Do you care about women's rights/issues? The common example is the trans in women's athletic competitions. I don't know how anyone who claims to support women's right can also support having trans people in women's athletic competitions. We're seeing trans athletes dominate the space, taking away opportunities for women. There's a reason we have a women's only league/competition in so many different sports.

It's also impacting language and the way we speak. I know it's a bit of a meme, but there are people who can't even define what is a woman anymore. I'm pretty sure the attempt to remove gender from gendered languages e.g. saying latinx instead of latino/latina is related to the trans movement. It's no longer pregnant women, it's pregnant people, because now a man can get pregnant. If trans people are such a small percentage of the population, why are so many people trying to reshape our language and the way we speak to be inclusive of such a small percentage of the population?

And if you ever engage in a discussion about trans issues and say anything that could be anti trans, so many people seem to get offended and will even make attempts to dox you, get you fired, yell at you, scream in your face, call you Nazi scum, or any other myriad of rude and toxic behavior. And many of these people are activist types that try to change culture and society. The reason Jordan Peterson got famous in 2017 is because trans activist types recorded themselves confronting him about his views on Canada's Bill C-16. This is over 6 years ago, has the trans issue gotten better or worse since then? I remember reddit was fawning over this man around that time, now he's actively hated and despised. More and more young people support the idea that misgendering should be a crime. It seems to me that the trans issues have only become more prevalent in our lives.

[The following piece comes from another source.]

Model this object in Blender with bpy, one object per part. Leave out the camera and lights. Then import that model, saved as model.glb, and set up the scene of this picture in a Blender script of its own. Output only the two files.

I used to not care about trans issues. But when the trans issues start popping up over so many different areas of life, and many of the loudest proponents for the trans issues seem to be angry, anti-intellectual activist types, well it makes me want to be on the opposing side. Given the impact the trans movement has had on our modern culture and society, I'm not sure I can agree trans issues are no longer irrelevant in our lives anymore. It certainly doesn't seem to be going away any time soon.